When the soup has cooked, pour the whole pot into a colander set over a large bowl.  Pull out the chicken pieces and discard the vegetables. Rinse out the pot and wipe any pieces out. Leave the broth and chicken to cool slightly.  When cool enough to handle, pull the meat off the chicken bones (no skin or fat!) and shred into bite-sized pieces.  You may have more than the two cups meat needed to finish the soup; reserve it for another use.  Set aside.  Skim as much fat as you can from the top of the broth.  You can refrigerate the broth for a few hours to solidify the fat before removing if you’d like.

Finely dice the two peeled carrots and two celery ribs and the green onions.  Remember that the final product is meant to be eaten with a spoon, so make the pieces small enough.  Same goes with the chicken meat.  Add the vegetables back to the cleaned pot and pour in 2 cups of skimmed broth.  Cover and cook over medium high heat until the vegetables are soft, about 15 minutes.  Remove the cover and cook until the broth is almost gone.  Pour in the remaining broth and bring to a boil.  Add the noodles, cover the pot again and cook for about 8 minutes, until the noodles are soft but not limp.  Stir in the chicken meat and heat through. Season to taste with sea salt.

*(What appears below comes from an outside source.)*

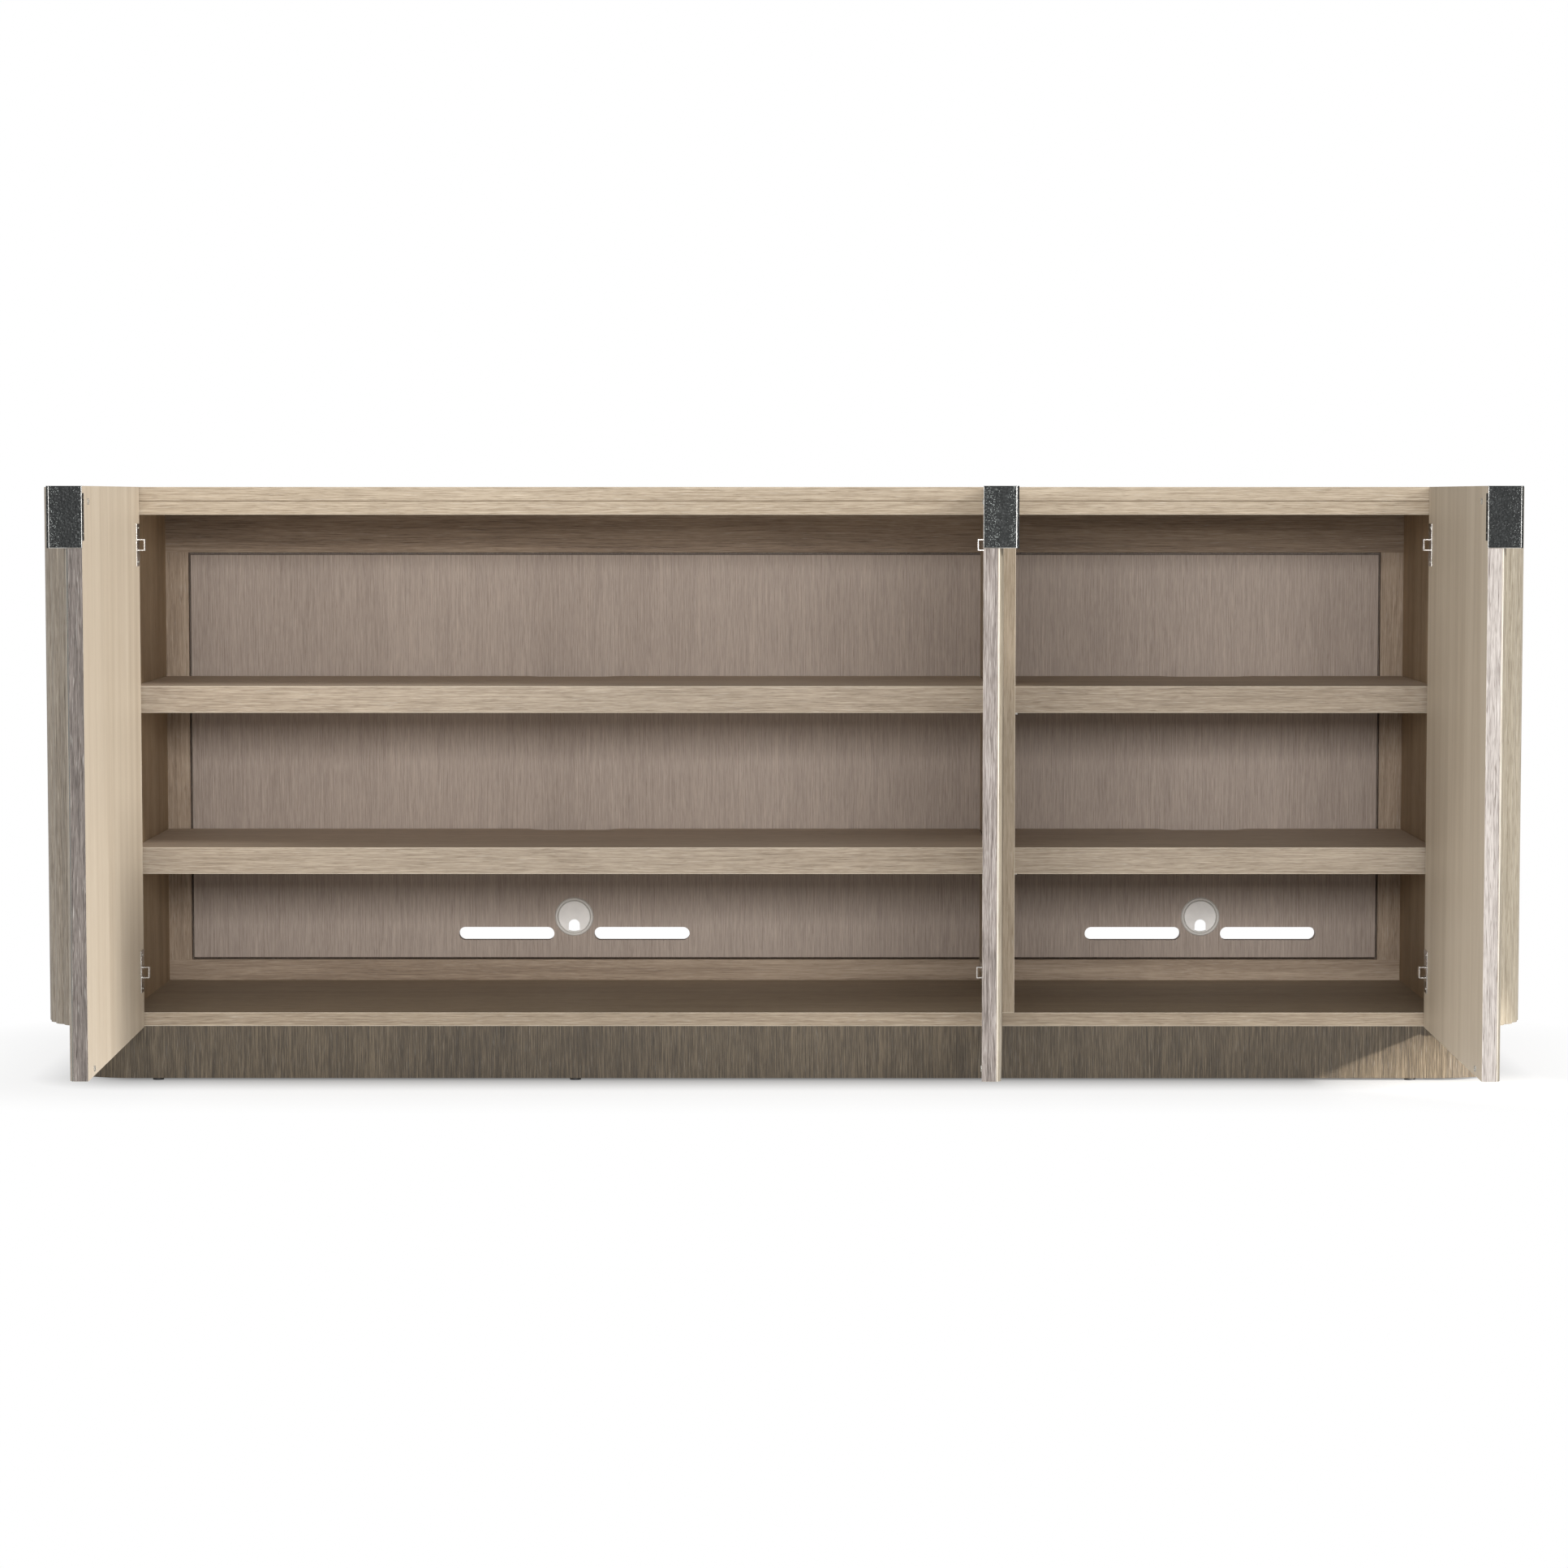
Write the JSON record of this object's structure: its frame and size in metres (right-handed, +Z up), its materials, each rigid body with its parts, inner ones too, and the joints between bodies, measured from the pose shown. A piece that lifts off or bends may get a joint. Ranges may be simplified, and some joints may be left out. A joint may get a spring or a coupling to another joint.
{
  "type": "media cabinet",
  "caption": "Long low media cabinet with fluted doors and rounded fluted ends, shelves, a plinth, cable slots and turning cable grommets.",
  "frame": {"origin": "on the floor, under the middle foot, at the centre of the case's footprint", "axes": "+X along the cabinet to the viewer's right, +Y from the doors to the back, +Z up"},
  "size_m": [2.134, 1.1094, 0.85],
  "materials": {
    "oak_case": "light oak veneer, satin",
    "oak_shelf": "light oak veneer, satin, grain along the shelf",
    "oak_door": "light oak veneer, satin, upright grain",
    "oak_fluted": "greyed oak, reeded, upright grain",
    "oak_back": "greyed oak veneer, satin",
    "oak_plinth": "dark bronzed oak, upright grain",
    "graphite_steel": "dark graphite, hammered",
    "nickel": "nickel plated",
    "zinc_screw": "zinc plated",
    "grommet_silver": "silver grey plastic",
    "grommet_cap": "pale grey plastic",
    "black_nylon": "nylon",
    "clear_rubber": "clear soft plastic"
  },
  "bodies": {
    "case": {"top_panel": "oak_case", "sub_top": "oak_case", "bottom_panel": "oak_case", "side_wall_left": "oak_case", "side_wall_right": "oak_case", "centre_divider": "oak_case", "fluted_corner_left": "oak_fluted", "fluted_corner_right": "oak_fluted", "fluted_side_left": "oak_fluted", "fluted_side_right": "oak_fluted", "end_ribs": "oak_case", "back_rail_bottom": "oak_back", "back_rail_top": "oak_back", "back_stile_left": "oak_back", "back_stile_right": "oak_back", "back_panel": "oak_back", "back_screws": "zinc_screw", "plinth_front": "oak_plinth", "plinth_back": "oak_plinth", "plinth_side_left": "oak_plinth", "plinth_side_right": "oak_plinth", "plinth_corner_left": "oak_plinth", "plinth_corner_right": "oak_plinth", "plinth_cross_rails": "oak_plinth", "feet": "black_nylon", "shelf_upper_left": "oak_shelf", "shelf_lower_left": "oak_shelf", "shelf_upper_right": "oak_shelf", "shelf_lower_right": "oak_shelf", "shelf_pins": "nickel", "grommet_rings": "grommet_silver", "hinge_arms": "nickel", "hinge_plates": "nickel", "hinge_plate_screws": "zinc_screw"},
    "door_left": {"door_left_panel": "oak_door", "door_left_facing": "oak_fluted", "door_left_pull": "graphite_steel", "door_left_screws": "zinc_screw", "door_left_hinge_cups": "nickel", "door_left_hinge_pins": "nickel", "door_left_bumpers": "clear_rubber"},
    "door_middle": {"door_middle_panel": "oak_door", "door_middle_facing": "oak_fluted", "door_middle_pull": "graphite_steel", "door_middle_screws": "zinc_screw", "door_middle_hinge_cups": "nickel", "door_middle_hinge_pins": "nickel", "door_middle_bumpers": "clear_rubber"},
    "door_right": {"door_right_panel": "oak_door", "door_right_facing": "oak_fluted", "door_right_pull": "graphite_steel", "door_right_screws": "zinc_screw", "door_right_hinge_cups": "nickel", "door_right_hinge_pins": "nickel", "door_right_bumpers": "clear_rubber"},
    "cap_left": {"grommet_cap_left": "grommet_cap"},
    "cap_right": {"grommet_cap_right": "grommet_cap"}
  },
  "joints": [
    {"name": "left_door_swing", "type": "hinge", "parent": "case", "child": "door_left", "pos_m": [-0.929, -0.255, 0.46425], "axis": [0, 0, 1], "range_deg": [-6.3, 88.7]},
    {"name": "middle_door_swing", "type": "hinge", "parent": "case", "child": "door_middle", "pos_m": [0.30033, -0.255, 0.46425], "axis": [0, 0, 1], "range_deg": [-87.2, 2.8]},
    {"name": "right_door_swing", "type": "hinge", "parent": "case", "child": "door_right", "pos_m": [0.929, -0.255, 0.46425], "axis": [0, 0, 1], "range_deg": [-89.1, 5.9]},
    {"name": "left_cap_turn", "type": "hinge", "parent": "case", "child": "cap_left", "pos_m": [-0.32158, 0.2035, 0.1954], "axis": [0, 1, 0], "continuous": true},
    {"name": "right_cap_turn", "type": "hinge", "parent": "case", "child": "cap_right", "pos_m": [0.63592, 0.2035, 0.1954], "axis": [0, 1, 0], "continuous": true}
  ]
}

Serve immediately, or leave the soup to cool.  When completely cool, ladle into ziptop bags or glass jars and seal tightly.  The soup will keep for three days sealed in the fridge.  To freeze, ladle the soup into ziptop freezer bags before adding the noodles, seal tightly, and freeze for up to three months.

When ready to eat, pour into a pot and heat over medium high heat until warmed and steaming.  Add the noodles until cooked if necessary.